- A new poll indicates most student-loan borrowers would prefer loan repayments this holiday season over things like bitcoin or the new iPhone X.
- The findings highlight the student debt crisis, which has ballooned to $US1.4 trillion.
- Retailers could feel the heat if debtors starting making their true desires known.
For the millions of American families swapping gifts this year, chances are good the younger members want out of the tradition.
A new poll of student-loan borrowers has found the majority would prefer loan repayments as gifts over flashier items, such as the iPhone X, $US1,000 worth of bitcoin, or tickets to Super Bowl LII. Most respondents also rejected the fully-paid memberships to Amazon Prime and Netflix, instead opting to receive the equivalent amount in repayments.
The findings highlight the rapidly growing crisis of student debt. In the US alone, there are more than 44 million student debtors collectively carrying around $US1.4 trillion in debt. The average amount of debt for a graduate in 2016 was $US37,172, according to the personal financial site Make Lemonade.
Conducted by the financial literacy site LendEDU, roughly 70% of respondents were between 18 and 34 years old. The remainder were split between those in their late 30s and 40s.
For each of the 1,000 respondents, LendEDU asked people to choose between 13 different gifts and the equivalent dollar amount in loan repayments, including their dream puppy (valued at $US1,000), tickets to “Hamilton” on Broadway ($US500), and 1 oz. of marijuana ($US300).
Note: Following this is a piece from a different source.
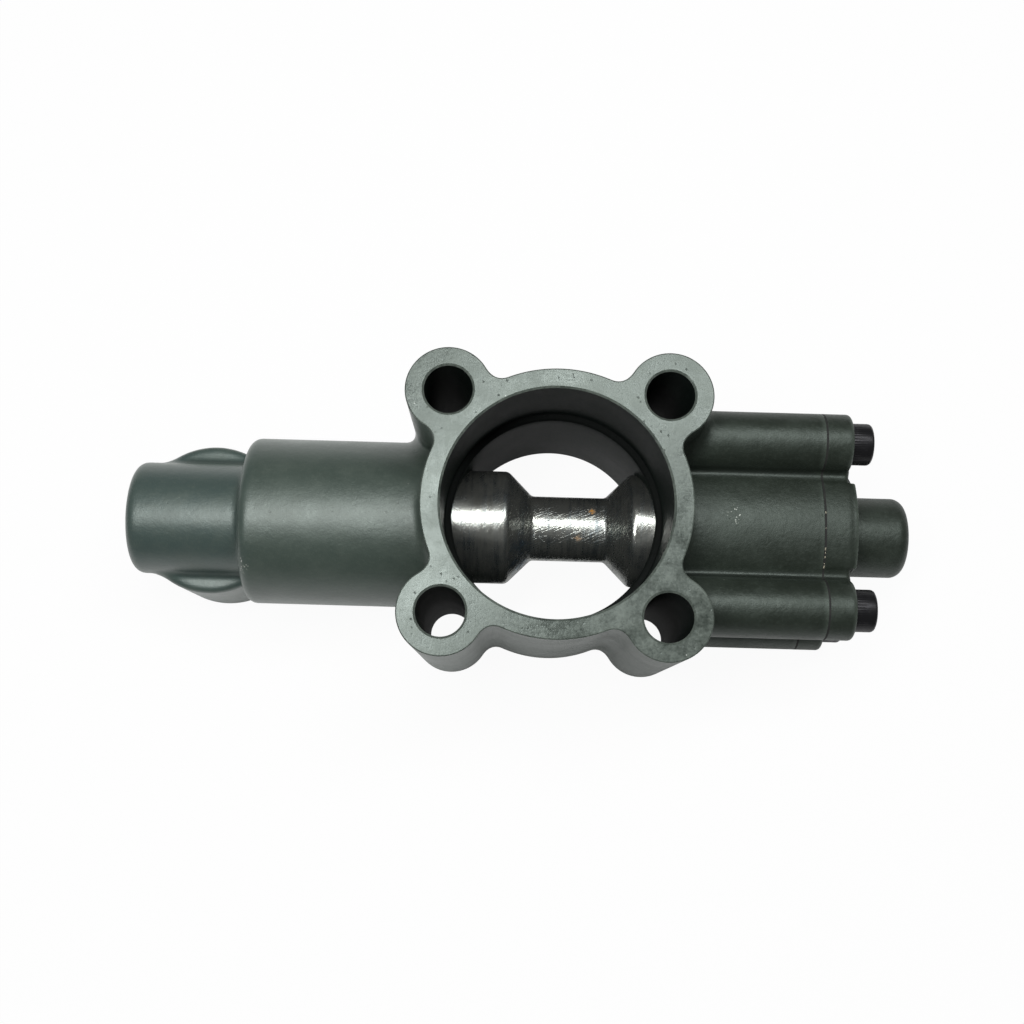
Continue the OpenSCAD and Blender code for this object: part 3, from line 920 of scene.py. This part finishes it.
@dataclass
class Sizes:
    """Sizes that more than one sub-assembly needs."""

    axis_h: float = 26.0
    body_h: float = 64.0
    half_pitch: float = 25.0
    block_end: float = 63.5
    cover_start: float = 64.0
    lobe_face: float = 70.3
    cover_end: float = 71.6
    lobe_face_r: float = 9.7
    screw_seat: float = 69.5
    lobe_y: float = 20.0
    lobe_z: float = 16.0
    lobe_r: float = 7.1
    valley_r: float = 2.0
    block_r: float = 20.0
    land_r: float = 14.0
    bore_gap: float = 0.05
    waist_r: float = 8.0
    waist_left: float = -5.1
    waist_right: float = 13.1
    spigot_bore_r: float = 17.1
    screw_way_r: float = 3.4
    travel: float = 8.0
    crease: float = 38.0

    @property
    def middle(self) -> Point3:
        """Where the axis of the plunger crosses X = 0."""
        return (0.0, 0.0, self.axis_h)

    def lobes(self, start: float, end: float, edge: float) -> Form:
        """Round middle with four lobes, along X.

        Args:
            start: where it starts.
            end: where it ends.
            edge: rounding of its ends.

        Returns:
            The grown form.
        """
        parts: list[Form] = [RoundBar(Axis.X, (0.0, self.axis_h), start, end, self.block_r, edge)]
        for sy in (-1, 1):
            for sz in (-1, 1):
                centre = (sy * self.lobe_y, self.axis_h + sz * self.lobe_z)
                parts.append(RoundBar(Axis.X, centre, start, end, self.lobe_r, edge))
        return Grown(parts, self.valley_r)


SIZES = Sizes()


# casting


@dataclass
class ValveBody:
    """The casting with its machined faces and bores.

    stock is what the rough casting has over its machined ends, past is how far a cutter reaches
    beyond a face, and mouth is the chamfer of the bores.
    """

    finishes: Finishes
    ring_r: float = 30.5
    ear_r: float = 9.8
    neck_r: float = 4.0
    tube_r: float = 20.5
    tube_end: float = -74.8
    nose_r: float = 13.8
    nose_end: float = -103.0
    outlet_x: float = -84.5
    outlet_boss_r: float = 18.5
    outlet_skim_r: float = 24.0
    supply_x: float = -66.0
    supply_boss_r: float = 13.0
    supply_skim_r: float = 15.5
    port_face: float = 2.0
    port_end: float = 14.0
    port_pitch: float = 1.5
    outlet_thread: Point2 = (10.19, 11.0)
    supply_thread: Point2 = (5.19, 6.0)
    way_r: float = 3.0
    way_start: float = 10.0
    ways: Point2 = (-79.5, -64.0)
    pilot_r: float = 26.0
    lower_r: float = 25.0
    draft: float = 1.0
    ledge_z: float = 40.5
    bolt_r: float = 5.5
    filter_r: float = 2.5
    filter_seat: float = -100.6
    vent_r: float = 2.0
    sleeve_bore_r: float = 9.1
    sleeve_bore_end: float = -98.0
    bore_start: float = -57.0
    bore_stop: float = 57.5
    tapped_r: float = 3.1
    tapped_start: float = 42.5
    mouth: float = 0.25
    past: float = 4.0
    stock: float = 3.0
    edge_break: float = 0.25
    edge_drop: float = 0.12

    def form(self) -> Form:
        """The raw casting, with stock on the faces that are machined."""
        low, high = -self.stock, SIZES.body_h + self.stock
        flange_parts: list[Form] = [RoundBar(Axis.Z, (0.0, 0.0), low, high, self.ring_r, 0.5)]
        for sx in (-1, 1):
            for sy in (-1, 1):
                centre = (sx * SIZES.half_pitch, sy * SIZES.half_pitch)
                flange_parts.append(RoundBar(Axis.Z, centre, low, high, self.ear_r, 0.5))
        flange = Grown(flange_parts, self.neck_r)
        line = (0.0, SIZES.axis_h)
        tube = RoundBar(Axis.X, line, self.tube_end, 0.0, self.tube_r, 2.5)
        nose = RoundBar(Axis.X, line, self.nose_end, -50.0, self.nose_r, 2.5)
        outlet, supply = (self.outlet_x, 0.0), (self.supply_x, 0.0)
        boss = RoundBar(Axis.Z, outlet, low, SIZES.axis_h + 1.0, self.outlet_boss_r, 1.6)
        small_boss = RoundBar(Axis.Z, supply, low, SIZES.axis_h, self.supply_boss_r, 2.0)
        left = Grown([Grown([tube, nose], 2.0), boss, small_boss], 1.8)
        block = SIZES.lobes(0.0, SIZES.block_end + self.stock, 0.5)
        return Grown([left, flange, block], 3.0)

    def cutters(self) -> list[bmesh.types.BMesh]:
        """Every bore as a closed solid, grouped so that none of one group touches another of it."""
        top, m, past = SIZES.body_h, self.mouth, self.past
        ledge_r = self.lower_r - (self.ledge_z - m) * math.tan(math.radians(self.draft))
        big = rounded(
            [
                (0.0, -past, 0.0),
                (self.lower_r + m + past, -past, 0.0),
                (self.lower_r, m, 0.0),
                (ledge_r, self.ledge_z, 0.9),
                (self.pilot_r, self.ledge_z, 0.5),
                (self.pilot_r, top - m, 0.0),
                (self.pilot_r + m + past, top + past, 0.0),
                (0.0, top + past, 0.0),
            ]
        )
        bolt = [(0.0, -past), (self.bolt_r + m + past, -past), (self.bolt_r, m)]
        bolt += [(self.bolt_r, top - m), (self.bolt_r + m + past, top + past), (0.0, top + past)]
        corners = [(sx * SIZES.half_pitch, sy * SIZES.half_pitch, 0.0) for sx in (-1, 1) for sy in (-1, 1)]
        bore_r = SIZES.land_r + SIZES.bore_gap
        along = [
            (0.0, self.nose_end - 3.0),
            (self.filter_r, self.nose_end - 3.0),
            (self.filter_r, self.filter_seat),
            (self.vent_r, self.filter_seat),
            (self.vent_r, self.sleeve_bore_end),
            (self.sleeve_bore_r, self.sleeve_bore_end),
            (self.sleeve_bore_r, self.bore_start),
            (bore_r, self.bore_start),
            (bore_r, self.bore_stop),
            (SIZES.spigot_bore_r, self.bore_stop),
            (SIZES.spigot_bore_r, SIZES.block_end + 2.5),
            (0.0, SIZES.block_end + 2.5),
        ]
        tapped = plug(self.tapped_r, self.tapped_start, SIZES.block_end + 3.5)
        way = plug(self.way_r, self.way_start, SIZES.axis_h)
        face, end, pitch = self.port_face, self.port_end, self.port_pitch
        outlet, supply = (self.outlet_x, 0.0, 0.0), (self.supply_x, 0.0, 0.0)
        return [
            turned(plug(self.outlet_skim_r, -8.0, face), Axis.Z, outlet, 48),
            turned(plug(self.supply_skim_r, -8.0, face), Axis.Z, supply, 48),
            turned(big, Axis.Z, (0.0, 0.0, 0.0), 192),
            joined(turned(bolt, Axis.Z, place, 96) for place in corners),
            turned(along, Axis.X, SIZES.middle, 128),
            joined(turned(tapped, Axis.X, place, 32) for place in lobe_places()),
            turned(thread_bore(*self.outlet_thread, pitch, face, end), Axis.Z, outlet, 96),
            turned(thread_bore(*self.supply_thread, pitch, face, end), Axis.Z, supply, 64),
            joined(turned(way, Axis.Z, (x, 0.0, 0.0), 32) for x in self.ways),
        ]

    def build(self) -> bpy.types.Object:
        """Makes the casting and gives its faces their finishes.

        Returns:
            The piece.
        """
        top = SIZES.body_h
        flats = [
            (Vector((0, 0, top)), Vector((0, 0, 1))),
            (Vector((0, 0, 0)), Vector((0, 0, -1))),
            (Vector((SIZES.block_end, 0, 0)), Vector((1, 0, 0))),
        ]
        piece = CastPiece("valve_casting", self.form(), 0.8, flats).build()
        cut(piece, self.cutters())
        self._break_edges(piece.data)
        mark_bend(piece.data, 1.6)
        self._dress(piece)
        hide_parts("valve_body")
        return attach(piece, BODY_HOUSING)

    def _break_edges(self, mesh: bpy.types.Mesh) -> None:
        """Breaks the edges of the upper and lower faces with a narrow slope."""
        bm = bmesh.new()
        bm.from_mesh(mesh)
        for level, inward in ((SIZES.body_h, -1.0), (0.0, 1.0)):
            flat = [
                face
                for face in bm.faces
                if abs(face.normal.z) > 0.999 and abs(face.calc_center_median().z / MM - level) < 0.01
            ]
            width = self.edge_break * MM
            slope = bmesh.ops.inset_region(bm, faces=flat, thickness=width, use_even_offset=True)["faces"]
            inner = {vert for face in flat for vert in face.verts}
            rim = {vert for face in slope for vert in face.verts} - inner
            for vert in rim:
                vert.co.z += inward * self.edge_drop * MM
        bm.to_mesh(mesh)
        bm.free()

    def _dress(self, piece: bpy.types.Object) -> None:
        """Gives each face the cast, milled or bored finish, and smooth shading with sharp creases and flat
        upper and lower faces.
        """
        mesh = piece.data
        coat(piece, self.finishes.cast, self.finishes.milled, self.finishes.bored)
        smooth_by_angle(mesh, SIZES.crease)
        self._keep_flats(mesh)
        count = len(mesh.polygons)
        centres, normals = np.zeros(count * 3), np.zeros(count * 3)
        mesh.polygons.foreach_get("center", centres)
        mesh.polygons.foreach_get("normal", normals)
        centres, normals = centres.reshape(-1, 3) / MM, normals.reshape(-1, 3)
        x, y, z = centres.T
        index = np.zeros(count, dtype=np.int32)
        near = self.mouth + 0.01
        milled = (np.abs(normals[:, 2]) > 0.6) & ((z > SIZES.body_h - near) | (z < near))
        milled |= (normals[:, 2] < -0.999) & (np.abs(z - self.port_face) < 0.01)
        milled |= (normals[:, 0] > 0.999) & (x > SIZES.block_end - 0.01)
        in_big = np.hypot(x, y) < self.pilot_r + 0.02
        from_bolt = np.hypot(np.abs(x) - SIZES.half_pitch, np.abs(y) - SIZES.half_pitch)
        in_bolt = from_bolt < self.bolt_r + 0.4
        out = np.hypot(y, z - SIZES.axis_h)
        bore_r = np.where(x < self.bore_start - 0.1, self.sleeve_bore_r + 0.2, SIZES.land_r + 0.1)
        in_main = (x > self.sleeve_bore_end - 0.1) & (out < bore_r)
        in_main |= (x > self.bore_stop - 0.1) & (out < SIZES.spigot_bore_r + 0.1)
        in_port = (np.hypot(x - self.outlet_x, y) < self.outlet_thread[1] + 0.6) & (z < self.port_end + 1.0)
        index[in_big | in_bolt | in_main | in_port] = 2
        index[milled] = 1
        mesh.polygons.foreach_set("material_index", index)

    @staticmethod
    def _keep_flats(mesh: bpy.types.Mesh) -> None:
        """Marks the edges around the upper and lower face sharp, so that both shade flat."""
        bm = bmesh.new()
        bm.from_mesh(mesh)
        for edge in bm.edges:
            height = sum(vert.co.z for vert in edge.verts) / 2 / MM
            if min(abs(height - SIZES.body_h), abs(height)) > 0.3:
                continue
            level = [abs(face.normal.z) > 0.9999 for face in edge.link_faces]
            if any(level) and not all(level):
                edge.smooth = False
        bm.to_mesh(mesh)
        bm.free()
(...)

Only one item was more preferable to loan repayments, and that was a $US100 bill (which, you could assume, the person would put toward their debt anyway).
The new findings echo those from a recent survey from the Student Loan Report, which found that 69.3% of people with student loan debt would prefer to receive loan payments this holiday season instead of any material gift. (Similar to LendEDU’s survey, 68% of respondents were betweeen 18 and 34 years old.)
Aside from the plight of millennials and GenXers, the results indicate that retailers might not carry as much sway over American consumers as they once did. Any money that goes toward repaying loans are funds that don’t go into the pockets of Walmart or Target.
Neither LendEDU nor the Student Loan Report indicate that people are asking for loan repayments instead of gifts, merely that they’d prefer one over the other. But for concerned gift-givers, the findings may serve as a wake-up call that the “perfect” gift isn’t one to unwrap.